DIRECTION |
Output an exact reproduction of the data.

════════════════

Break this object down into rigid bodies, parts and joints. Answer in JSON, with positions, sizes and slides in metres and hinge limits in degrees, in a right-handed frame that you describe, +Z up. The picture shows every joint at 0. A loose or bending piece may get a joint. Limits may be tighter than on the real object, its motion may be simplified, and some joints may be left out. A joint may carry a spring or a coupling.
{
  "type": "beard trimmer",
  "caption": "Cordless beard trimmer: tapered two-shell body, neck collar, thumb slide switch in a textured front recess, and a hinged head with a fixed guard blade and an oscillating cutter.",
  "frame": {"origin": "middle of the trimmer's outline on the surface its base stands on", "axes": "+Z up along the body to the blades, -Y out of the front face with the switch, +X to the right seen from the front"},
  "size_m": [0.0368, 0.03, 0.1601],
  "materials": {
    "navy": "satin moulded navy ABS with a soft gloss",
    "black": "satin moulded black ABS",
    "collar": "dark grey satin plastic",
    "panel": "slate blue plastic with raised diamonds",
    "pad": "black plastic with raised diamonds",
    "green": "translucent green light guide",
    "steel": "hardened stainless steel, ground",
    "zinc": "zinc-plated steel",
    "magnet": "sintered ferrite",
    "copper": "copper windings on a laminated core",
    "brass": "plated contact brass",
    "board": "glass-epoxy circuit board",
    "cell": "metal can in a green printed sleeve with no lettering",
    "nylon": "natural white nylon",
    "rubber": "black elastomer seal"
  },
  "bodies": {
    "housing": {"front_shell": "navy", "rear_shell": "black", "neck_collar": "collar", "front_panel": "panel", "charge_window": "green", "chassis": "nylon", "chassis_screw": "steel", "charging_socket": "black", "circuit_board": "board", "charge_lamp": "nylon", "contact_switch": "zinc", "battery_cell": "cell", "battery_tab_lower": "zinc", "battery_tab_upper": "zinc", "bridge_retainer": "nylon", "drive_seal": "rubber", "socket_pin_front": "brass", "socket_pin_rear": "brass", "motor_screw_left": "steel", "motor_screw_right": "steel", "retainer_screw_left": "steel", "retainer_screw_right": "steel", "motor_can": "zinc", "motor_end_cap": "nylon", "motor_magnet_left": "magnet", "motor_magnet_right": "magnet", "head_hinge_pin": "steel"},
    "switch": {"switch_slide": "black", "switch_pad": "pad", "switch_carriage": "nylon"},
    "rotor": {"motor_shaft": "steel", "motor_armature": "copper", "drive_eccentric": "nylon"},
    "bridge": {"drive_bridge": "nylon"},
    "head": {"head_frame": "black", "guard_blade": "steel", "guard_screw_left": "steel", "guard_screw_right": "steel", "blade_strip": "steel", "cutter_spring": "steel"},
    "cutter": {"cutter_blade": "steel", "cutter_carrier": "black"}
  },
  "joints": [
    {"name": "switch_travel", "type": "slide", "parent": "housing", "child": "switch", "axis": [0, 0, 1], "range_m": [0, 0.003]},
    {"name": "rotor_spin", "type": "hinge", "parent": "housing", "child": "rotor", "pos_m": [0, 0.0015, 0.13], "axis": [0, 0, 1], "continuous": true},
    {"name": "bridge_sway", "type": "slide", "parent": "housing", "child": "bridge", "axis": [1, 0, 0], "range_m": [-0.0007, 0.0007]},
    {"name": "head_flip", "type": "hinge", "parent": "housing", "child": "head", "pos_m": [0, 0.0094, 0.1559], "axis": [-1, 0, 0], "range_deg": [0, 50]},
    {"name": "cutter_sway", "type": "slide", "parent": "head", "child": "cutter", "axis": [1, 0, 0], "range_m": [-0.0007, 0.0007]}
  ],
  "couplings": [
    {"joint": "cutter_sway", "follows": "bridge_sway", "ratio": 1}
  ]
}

════════════════

ANSWER FOR THIS EXERCISE |
Break this object down into rigid bodies, parts and joints. Answer in JSON, with positions, sizes and slides in metres and hinge limits in degrees, in a right-handed frame that you describe, +Z up. The picture shows every joint at 0. A loose or bending piece may get a joint. Limits may be tighter than on the real object, its motion may be simplified, and some joints may be left out. A joint may carry a spring or a coupling.
{
  "type": "beard trimmer",
  "caption": "Cordless beard trimmer: tapered two-shell body, neck collar, thumb slide switch in a textured front recess, and a hinged head with a fixed guard blade and an oscillating cutter.",
  "frame": {"origin": "middle of the trimmer's outline on the surface its base stands on", "axes": "+Z up along the body to the blades, -Y out of the front face with the switch, +X to the right seen from the front"},
  "size_m": [0.0368, 0.03, 0.1601],
  "materials": {
    "navy": "satin moulded navy ABS with a soft gloss",
    "black": "satin moulded black ABS",
    "collar": "dark grey satin plastic",
    "panel": "slate blue plastic with raised diamonds",
    "pad": "black plastic with raised diamonds",
    "green": "translucent green light guide",
    "steel": "hardened stainless steel, ground",
    "zinc": "zinc-plated steel",
    "magnet": "sintered ferrite",
    "copper": "copper windings on a laminated core",
    "brass": "plated contact brass",
    "board": "glass-epoxy circuit board",
    "cell": "metal can in a green printed sleeve with no lettering",
    "nylon": "natural white nylon",
    "rubber": "black elastomer seal"
  },
  "bodies": {
    "housing": {"front_shell": "navy", "rear_shell": "black", "neck_collar": "collar", "front_panel": "panel", "charge_window": "green", "chassis": "nylon", "chassis_screw": "steel", "charging_socket": "black", "circuit_board": "board", "charge_lamp": "nylon", "contact_switch": "zinc", "battery_cell": "cell", "battery_tab_lower": "zinc", "battery_tab_upper": "zinc", "bridge_retainer": "nylon", "drive_seal": "rubber", "socket_pin_front": "brass", "socket_pin_rear": "brass", "motor_screw_left": "steel", "motor_screw_right": "steel", "retainer_screw_left": "steel", "retainer_screw_right": "steel", "motor_can": "zinc", "motor_end_cap": "nylon", "motor_magnet_left": "magnet", "motor_magnet_right": "magnet", "head_hinge_pin": "steel"},
    "switch": {"switch_slide": "black", "switch_pad": "pad", "switch_carriage": "nylon"},
    "rotor": {"motor_shaft": "steel", "motor_armature": "copper", "drive_eccentric": "nylon"},
    "bridge": {"drive_bridge": "nylon"},
    "head": {"head_frame": "black", "guard_blade": "steel", "guard_screw_left": "steel", "guard_screw_right": "steel", "blade_strip": "steel", "cutter_spring": "steel"},
    "cutter": {"cutter_blade": "steel", "cutter_carrier": "black"}
  },
  "joints": [
    {"name": "switch_travel", "type": "slide", "parent": "housing", "child": "switch", "axis": [0, 0, 1], "range_m": [0, 0.003]},
    {"name": "rotor_spin", "type": "hinge", "parent": "housing", "child": "rotor", "pos_m": [0, 0.0015, 0.13], "axis": [0, 0, 1], "continuous": true},
    {"name": "bridge_sway", "type": "slide", "parent": "housing", "child": "bridge", "axis": [1, 0, 0], "range_m": [-0.0007, 0.0007]},
    {"name": "head_flip", "type": "hinge", "parent": "housing", "child": "head", "pos_m": [0, 0.0094, 0.1559], "axis": [-1, 0, 0], "range_deg": [0, 50]},
    {"name": "cutter_sway", "type": "slide", "parent": "head", "child": "cutter", "axis": [1, 0, 0], "range_m": [-0.0007, 0.0007]}
  ],
  "couplings": [
    {"joint": "cutter_sway", "follows": "bridge_sway", "ratio": 1}
  ]
}